- SOURCE DATA
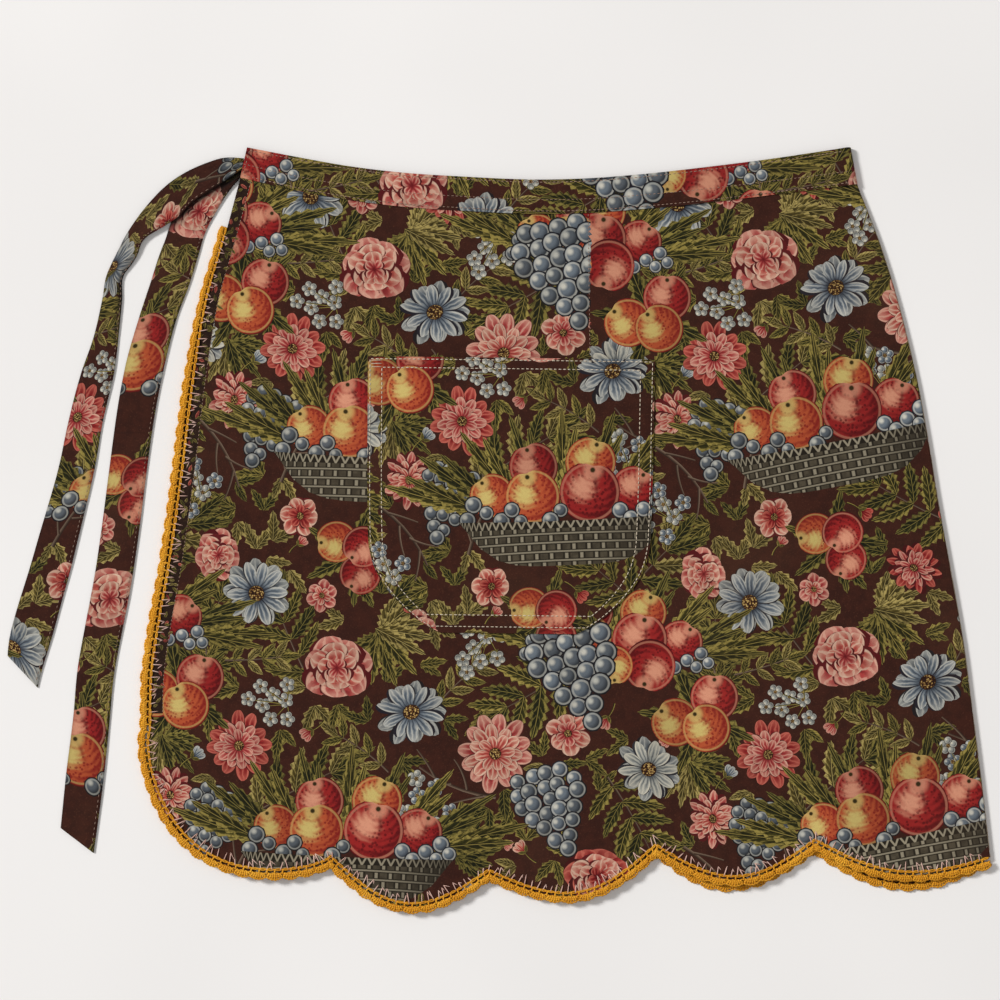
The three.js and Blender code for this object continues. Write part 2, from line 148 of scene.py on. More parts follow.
TIE_FRONT = table("down apart across slant root over", [
    (0.0, 0.0, -0.12, 0.29, 1.0, 0.0), (0.027, 0.2, -0.16, 0.69, 0.6, 0.4),
    (0.062, 0.46, -0.42, 1.05, 0.3, 0.7), (0.089, 0.57, -0.16, 1.15, 0.1, 0.9),
    (0.11, 0.71, 0.0, 1.04, 0, 1.0), (0.128, 0.86, 0.13, 0.69, 0, 0.9),
    (0.141, 0.91, 0.37, 0.29, 0, 0.8), (0.165, 0.92, 0.51, 0.13, 0, 0.5),
    (0.184, 0.955, 0.53, 0.03, 0, 0.3), (0.207, 1.01, 0.45, 0.0, 0, 0.15),
    (0.25, 0.955, 0.53, 0.0, 0, 0.0), (0.322, 0.92, 0.66, 0.0, 0, 0.0),
    (0.393, 0.91, 0.88, 0.0, 0, 0.0), (0.49, 0.97, 0.92, 0.0, 0, 0.0),
    (0.581, 1.0, 0.97, 0.0, 0, 0.0), (0.717, 1.08, 1.04, 0.1, 0, 0.0),
    (0.81, 1.13, 1.06, 0.2, 0, 0.0), (0.907, 1.19, 1.03, 0.4, 0, 0.0),
    (1.0, 1.285, 0.8, 0.85, 0, 0.0)])
TIE_FRONT_ROOT = 0.73
TIE_BACK_ROOT = 1.0
POCKET_OUTLINE = table("down half", [
    (0.0, 1.0), (0.64, 0.985), (0.74, 0.955), (0.82, 0.88), (0.9, 0.75), (0.96, 0.61), (1.0, 0.475)])


def read(rows, key, column, at):
    """A table's column read between its rows, on the same smooth curve as the solids'."""
    keys, values = rows[key], rows[column]
    last = len(keys) - 1
    at = np.clip(np.asarray(at, dtype=float), keys[0], keys[last])
    row = np.searchsorted(keys[1:last], at, side="left")

    def slope(a, b):
        a, b = np.clip(a, 0, last), np.clip(b, 0, last)
        return (values[b] - values[a]) / np.where(keys[b] == keys[a], 1, keys[b] - keys[a])

    here = slope(row, row + 1)
    before = np.where(row > 0, slope(row - 1, row + 1), here)
    after = np.where(row + 1 < last, slope(row, row + 2), here)
    span = keys[row + 1] - keys[row]
    t = (at - keys[row]) / span
    curve = (2 * t**3 - 3 * t**2 + 1) * values[row] + (3 * t**2 - 2 * t**3) * values[row + 1]
    return curve + span * ((t**3 - 2 * t**2 + t) * before + (t**3 - t**2) * after)


def smooth(at, low, high):
    t = np.clip((at - low) / (high - low), 0, 1)
    return t * t * (3 - 2 * t)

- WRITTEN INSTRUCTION
Repeat the material above exactly.

- PROBLEM SOLUTION
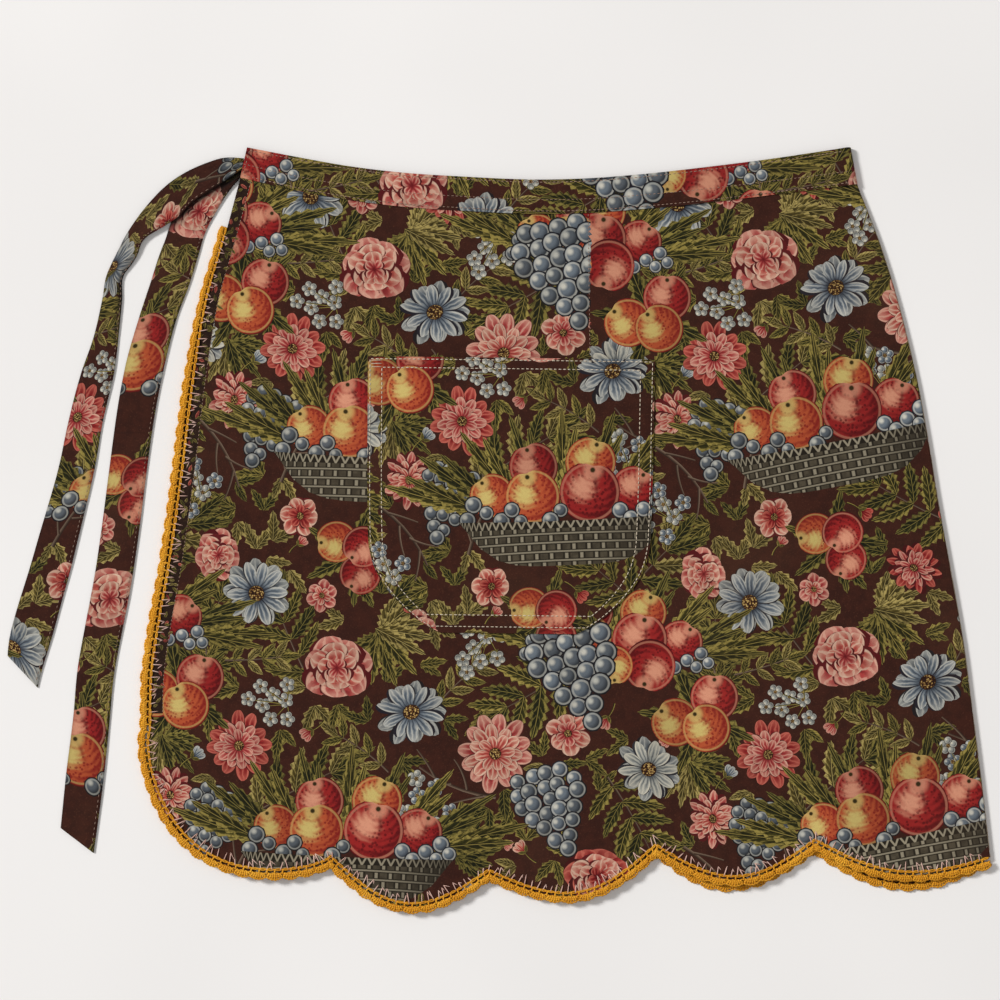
The three.js and Blender code for this object continues. Write part 2, from line 148 of scene.py on. More parts follow.
TIE_FRONT = table("down apart across slant root over", [
    (0.0, 0.0, -0.12, 0.29, 1.0, 0.0), (0.027, 0.2, -0.16, 0.69, 0.6, 0.4),
    (0.062, 0.46, -0.42, 1.05, 0.3, 0.7), (0.089, 0.57, -0.16, 1.15, 0.1, 0.9),
    (0.11, 0.71, 0.0, 1.04, 0, 1.0), (0.128, 0.86, 0.13, 0.69, 0, 0.9),
    (0.141, 0.91, 0.37, 0.29, 0, 0.8), (0.165, 0.92, 0.51, 0.13, 0, 0.5),
    (0.184, 0.955, 0.53, 0.03, 0, 0.3), (0.207, 1.01, 0.45, 0.0, 0, 0.15),
    (0.25, 0.955, 0.53, 0.0, 0, 0.0), (0.322, 0.92, 0.66, 0.0, 0, 0.0),
    (0.393, 0.91, 0.88, 0.0, 0, 0.0), (0.49, 0.97, 0.92, 0.0, 0, 0.0),
    (0.581, 1.0, 0.97, 0.0, 0, 0.0), (0.717, 1.08, 1.04, 0.1, 0, 0.0),
    (0.81, 1.13, 1.06, 0.2, 0, 0.0), (0.907, 1.19, 1.03, 0.4, 0, 0.0),
    (1.0, 1.285, 0.8, 0.85, 0, 0.0)])
TIE_FRONT_ROOT = 0.73
TIE_BACK_ROOT = 1.0
POCKET_OUTLINE = table("down half", [
    (0.0, 1.0), (0.64, 0.985), (0.74, 0.955), (0.82, 0.88), (0.9, 0.75), (0.96, 0.61), (1.0, 0.475)])


def read(rows, key, column, at):
    """A table's column read between its rows, on the same smooth curve as the solids'."""
    keys, values = rows[key], rows[column]
    last = len(keys) - 1
    at = np.clip(np.asarray(at, dtype=float), keys[0], keys[last])
    row = np.searchsorted(keys[1:last], at, side="left")

    def slope(a, b):
        a, b = np.clip(a, 0, last), np.clip(b, 0, last)
        return (values[b] - values[a]) / np.where(keys[b] == keys[a], 1, keys[b] - keys[a])

    here = slope(row, row + 1)
    before = np.where(row > 0, slope(row - 1, row + 1), here)
    after = np.where(row + 1 < last, slope(row, row + 2), here)
    span = keys[row + 1] - keys[row]
    t = (at - keys[row]) / span
    curve = (2 * t**3 - 3 * t**2 + 1) * values[row] + (3 * t**2 - 2 * t**3) * values[row + 1]
    return curve + span * ((t**3 - 2 * t**2 + t) * before + (t**3 - t**2) * after)


def smooth(at, low, high):
    t = np.clip((at - low) / (high - low), 0, 1)
    return t * t * (3 - 2 * t)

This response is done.